DuckQL operates as the glue between a BackingStore
interface and raw SQLite queries. Depending on the
kind of data you are accessing, you might choose to use a different type of backing store. Below, we can
demonstrate the concept with a SliceFilter
, which allows querying a slice of structs as if it were a
SQLite database.
First, point duckql
at your "schema" structs, and export the resulting DDL to your llm of choice:
type User struct {
ID string
Email string
Name string `ddl:"comment='First and last name of the user (space separated)'"`
PasswordHash []byte `ddl:"-"`
}
...
s := duckql.Initialize(&User{})
s.SetPermissions(duckql.AllowSelectStatements)
ddl := s.DDL()
// Should result in:
//
// CREATE TABLE users
// (
// id TEXT,
// email TEXT,
// name TEXT, -- First and last name of the user (space separated)
// )
In the above snippet, we call SetPermissions()
to restrict which types of SQL queries are allowed.
Fields which should not be accessible by an LLM can be marked as private with a 'ddl' tag value of "-".
Comments can be set via the comment field. These are purely to help the LLM understand the schema.

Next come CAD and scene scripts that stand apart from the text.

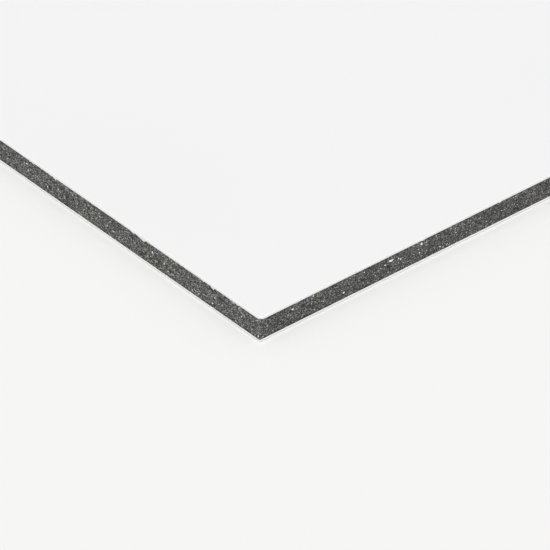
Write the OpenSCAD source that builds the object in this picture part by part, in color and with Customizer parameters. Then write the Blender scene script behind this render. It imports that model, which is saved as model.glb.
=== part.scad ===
// Aluminium composite panel: a saw-cut blank, lying flat with its finished face up.
// Two coil-coated aluminium skins are bonded to a solid polyethylene core. The blank is
// sawn through all three layers at once, so their cut edges are flush all the way round,
// apart from the corners, where only the front skin has had its sharp points taken off.
//
// Frame: the origin is at the centre of the back face, +X runs along the length,
// +Y along the width, and +Z points out of the finished face. Units are millimetres.

/* [Blank] */
// Length of the blank, along X
panel_length = 300; // [100:10:3050]
// Width of the blank, along Y
panel_width = 200; // [100:10:2000]
// Radius on the upright corners of the front skin, whose sharp points are taken off
eased_corner_radius = 0.5; // [0.2:0.1:5]
// Radius on the upright corners of the core and the back skin, which stay as the saw left them
sawn_corner_radius = 0.15; // [0.05:0.05:2]

/* [Layers] */
// Thickness of the aluminium skin on the finished side
front_skin_thickness = 0.3; // [0.2:0.05:0.5]
// Thickness of the polyethylene core
core_thickness = 2.4; // [1:0.1:6]
// Thickness of the aluminium skin on the back
back_skin_thickness = 0.3; // [0.2:0.05:0.5]

/* [Hidden] */

// Heights of the layers, stacked face to face from the back face up
core_base = back_skin_thickness;
front_skin_base = core_base + core_thickness;

// Colours of the white stove coating and of the sawn core
coating_colour = [0.95, 0.95, 0.95];
core_colour = [0.37, 0.37, 0.36];

// Fine enough that a corner's arc is seen as round
corner_facets = 48;

// Outline of a layer: a rectangle whose four corners are arcs.
// Two crossed bars leave out the corners, and a disc fills each one.
module layer_outline(corner_radius) {
    square([panel_length - 2 * corner_radius, panel_width], center = true);
    square([panel_length, panel_width - 2 * corner_radius], center = true);
    for (side_x = [-1, 1], side_y = [-1, 1])
        translate([side_x * (panel_length / 2 - corner_radius),
                   side_y * (panel_width / 2 - corner_radius)])
            circle(r = corner_radius, $fn = corner_facets);
}

// One layer of the laminate, from its base height up
module layer(base, thickness, corner_radius) {
    translate([0, 0, base])
        linear_extrude(height = thickness)
            layer_outline(corner_radius);
}

// Aluminium sheet under the panel, coated on its outer side
module back_skin() {
    color(coating_colour)
        layer(0, back_skin_thickness, sawn_corner_radius);
}

// Solid polyethylene between the skins
module core() {
    color(core_colour)
        layer(core_base, core_thickness, sawn_corner_radius);
}

// Aluminium sheet on top, with the white finished face
module front_skin() {
    color(coating_colour)
        layer(front_skin_base, front_skin_thickness, eased_corner_radius);
}

back_skin();
core();
front_skin();
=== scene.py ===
# %% [markdown]
# # A blank of aluminium composite panel
#
# Aluminium composite panel is a sandwich: two thin aluminium sheets with a white stove
# coating, bonded to a dark polyethylene core. This blank was sawn out of a large sheet, so all
# four of its edges show the three layers in section.
#
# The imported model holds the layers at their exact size, and it is loaded here as a fixed
# frame. What it leaves out is the finish: the grain and tears of sawn plastic, the bright cut
# line of each skin with its burr, the swarf, and the coating. This script makes those, inside
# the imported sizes.

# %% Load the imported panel
import math
import random

import bmesh
import bpy
from mathutils import Matrix, Vector, noise


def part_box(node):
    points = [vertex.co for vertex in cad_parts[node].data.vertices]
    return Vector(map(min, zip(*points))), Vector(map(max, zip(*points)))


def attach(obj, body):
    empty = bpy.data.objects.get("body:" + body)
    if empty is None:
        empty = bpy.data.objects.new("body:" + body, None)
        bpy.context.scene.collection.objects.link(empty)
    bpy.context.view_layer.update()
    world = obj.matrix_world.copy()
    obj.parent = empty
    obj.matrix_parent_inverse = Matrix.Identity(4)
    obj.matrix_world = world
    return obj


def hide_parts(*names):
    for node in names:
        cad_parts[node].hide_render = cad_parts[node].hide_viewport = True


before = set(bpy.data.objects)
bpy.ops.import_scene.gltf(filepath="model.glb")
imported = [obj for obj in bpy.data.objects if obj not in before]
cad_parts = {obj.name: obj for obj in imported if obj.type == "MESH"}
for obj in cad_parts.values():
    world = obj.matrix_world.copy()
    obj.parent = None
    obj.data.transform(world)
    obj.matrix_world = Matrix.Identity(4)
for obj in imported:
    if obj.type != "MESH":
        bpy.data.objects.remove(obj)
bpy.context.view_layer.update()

# %% [markdown]
# ## Sizes
#
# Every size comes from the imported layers, so the finish follows them if they change. The
# shapes are modelled in millimetres, because a burr of a few hundredths of a millimetre is
# then a comfortable number for the mesh tools, and each finished piece is scaled to metres.

# %% Measure the layers
MM_PER_METRE = 1000.0
TOUCHING = 0.001  # millimetres within which two places count as the same

layers = {name: [corner * MM_PER_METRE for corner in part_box(name)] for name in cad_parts}
panel_low = layers["back_skin"][0]
panel_high = layers["front_skin"][1]


def corner_radius_of(layer_name):
    """The radius of a layer's upright corners, which is what its straight edge leaves out."""
    places = (vertex.co * MM_PER_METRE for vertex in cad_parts[layer_name].data.vertices)
    on_edge = [place.x for place in places if abs(place.y - panel_low.y) < TOUCHING]
    return min(on_edge) - panel_low.x


corner_radii = {name: corner_radius_of(name) for name in layers}
for layer_name, (low, high) in layers.items():
    print(f"{layer_name} is {high.z - low.z:.2f} mm thick, corners {corner_radii[layer_name]:.2f} mm")

# %% [markdown]
# ## Where a point lies on the edge
#
# A saw works from the edge inwards, so each mark needs two facts about a point: which way is
# straight out of the nearest sawn edge, and how far inside that edge the point is. Clamping the
# point to the rectangle between the corner arcs answers both, for the straights and the arcs
# alike.
#
# The four edges have names, and a point's distance along its edge is counted from the panel's
# low corner, the one where x and y are least. That is the corner in the photograph.

# %% Find the way out of the nearest sawn edge
EDGES = {
    "near": Vector((0, -1, 0)),
    "right": Vector((1, 0, 0)),
    "far": Vector((0, 1, 0)),
    "left": Vector((-1, 0, 0)),
}
UP = Vector((0, 0, 1))
STRAIGHT = 0.999  # the cosine past which two directions count as the same


def way_out(place, radius):
    """The direction straight out of the nearest sawn edge, and how far inside that edge a place
    is. Inside the rectangle between the arcs there is no direction, and the distance is the
    radius."""
    nearest = Vector((
        min(max(place.x, panel_low.x + radius), panel_high.x - radius),
        min(max(place.y, panel_low.y + radius), panel_high.y - radius),
        place.z,
    ))
    out = place - nearest
    return out.normalized(), radius - out.length


def edge_at(place, out):
    """The name of the edge that a place lies on, or None on a corner arc, and how far along."""
    for name, direction in EDGES.items():
        if direction.dot(out) > STRAIGHT:
            along = place - panel_low
            return name, along.x if direction.x == 0 else along.y
    return None, 0.0


def place_on(name, along, height):
    """The point on a named edge, some way along it and some way above the floor."""
    out = EDGES[name]
    if out.x == 0:
        across = panel_low.y if out.y < 0 else panel_high.y
        return Vector((panel_low.x + along, across, panel_low.z + height))
    across = panel_low.x if out.x < 0 else panel_high.x
    return Vector((across, panel_low.y + along, panel_low.z + height))


def length_of(name):
    """The length of a named edge."""
    size = panel_high - panel_low
    return size.x if EDGES[name].x == 0 else size.y


print("the sawn edges add up to", round(sum(length_of(name) for name in EDGES)), "mm")

# %% [markdown]
# ## The blank that each layer is cut to
#
# All three layers were sawn together, so one function makes the same plate at any height. It
# starts from a cube, and a bevel turns the four upright edges into the corner arcs.
#
# The sides then need enough vertices to carry relief, while the large faces need few. Cutting
# the plate into cells first keeps its faces well shaped. Only the short stretches of rim are
# divided finely after that, so the fine vertices stay where the saw went.

# %% Make a plate with round corners
FACET = 0.09  # millimetres, about the length of one facet of a corner arc
FEWEST_FACETS = 2


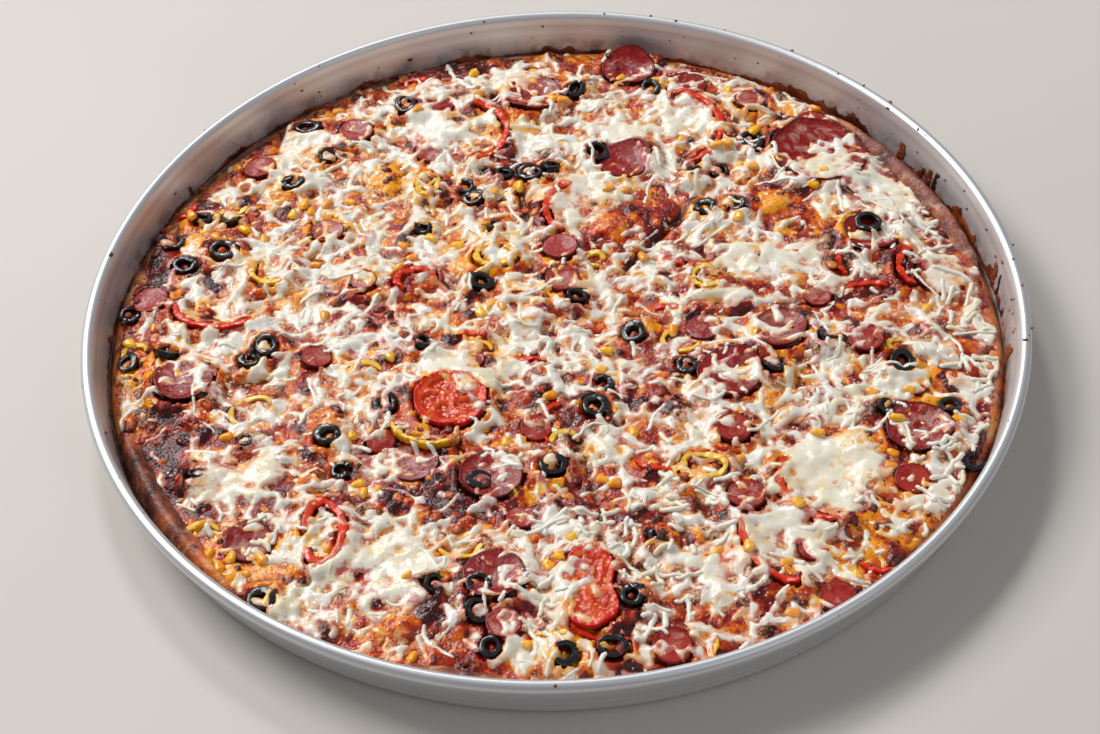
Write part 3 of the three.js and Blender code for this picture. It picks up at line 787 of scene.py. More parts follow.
def olive_shape(radius, height, seed, gap=0.0):
    """A ring cut across an olive. Values: from 0 on the skin to 1 on a cut face, and in the hole or not."""
    stations = 36
    hole = radius * (0.56 + 0.06 * math.sin(seed * 5.1))
    angle = np.linspace(0, 2 * np.pi - gap, stations, endpoint=gap > 0)
    wall = (radius - hole) * (1 + 0.24 * np.sin(angle + seed))
    outside = radius * (1 + 0.05 * np.sin(2 * angle + seed) + 0.025 * np.sin(5 * angle + 2 * seed))
    middle = outside - wall / 2
    oval = 1 + 0.1 * math.sin(seed * 3.3)
    lift = 0.4 * np.sin(2 * angle + seed)
    route = np.column_stack([middle * np.cos(angle) * oval, middle * np.sin(angle) / oval, lift])
    section, turn = ring_section(stations, 14, 1.0, height, 0.76, seed)
    section[..., 0] *= wall[:, None]
    corners, faces = swept(route, UP, section, gap == 0)
    each = np.column_stack([np.abs(np.sin(turn)) ** 0.5, np.cos(turn) < -0.3])
    return corners, faces, with_tips(np.tile(each, (stations, 1)), corners)


def tilted(corners, slope_x, slope_y):
    """Corners turned so that their own +Z follows a slope."""
    normal = np.array([-slope_x, -slope_y, 1.0])
    normal /= np.linalg.norm(normal)
    right = np.cross([0.0, 1.0, 0.0], normal)
    right /= np.linalg.norm(right)
    return corners @ np.stack([right, np.cross(normal, right), normal])


def yawed(yaw):
    """The matrix that turns rows of corners about +Z."""
    return np.array([[math.cos(yaw), math.sin(yaw), 0], [-math.sin(yaw), math.cos(yaw), 0], UP])


def rolled(roll):
    """The matrix that turns rows of corners about +X."""
    return np.array(
        [[1, 0, 0], [0, math.cos(roll), math.sin(roll)], [0, -math.sin(roll), math.cos(roll)]]
    )


def seated(corners, x, y, depth, surface):
    """Corners moved to x, y on a surface, tilted nearly as it is and sunk by depth."""
    reach = np.hypot(corners[:, 0], corners[:, 1]).max() * 0.8
    around = ((1, 0), (-1, 0), (0, 1), (0, -1), (0, 0))
    east, west, north, south, here = (sample(surface, x + a * reach, y + b * reach) for a, b in around)
    slope_x, slope_y = (east - west) / (2 * reach), (north - south) / (2 * reach)
    level = np.mean([east, west, north, south, here])
    place = [x, y, level - corners[:, 2].min() - depth]
    return tilted(corners, 0.8 * slope_x, 0.8 * slope_y) + place


# ---------- Toppings: laid on the bed ----------

heaps = {kind: Heap() for kind in KINDS}
heights = {kind: np.full_like(X, -1.0) for kind in KINDS}


def lay(kind, corners, faces, values):
    """Adds a shape to its heap, and raises the map of its kind to the corners."""
    heaps[kind].add(corners, faces, values)
    np.maximum.at(heights[kind], cells_at(corners[:, 0], corners[:, 1]), corners[:, 2])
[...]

Construct your prompt with the DDL to explain to the model how it can query information, and have it
write a query. The next step is running the query against your data. We initialize our SliceFilter
backing store with some hardcoded data, which we can then execute against:
...
s.SetBacking(duckql.NewSliceFilter(
s, []any{
&User{
ID: "a",
Email: "a@gmail.com",
Name: "Cindy Lou",
},
&User{
ID: "b",
Email: "b@aol.com",
Name: "Bob Bert",
},
}
))
result, err := s.Execute("select name from users where email like '%aol.com")
if err != nil {
panic(err)
}
fmt.Println(result.String())
// Bob Bert
In the above, duckql
will do the following:
- Check that users is a valid table that it knows about
- Check that the "name" field is valid on the users table
- Match the where clause
- Only copy selected fields into return value
go get github.com/dburkart/duckql
You can find more examples in the ./examples directory. Examples so far:
- ./examples/slice: Uses a SliceFilter backing store to demonstrate using DuckQL to "emulate" a SQLite database using preset data.
- ./examples/sqlite: Uses the SQLite backing store to demonstrate how to use DuckQL as a "permission" layer on top of a SQLite database.
- ./examples/sheets: Use a Google Sheets backing store to demonstrate how to use DuckQL to "emulate" a SQL database on top of a google sheet.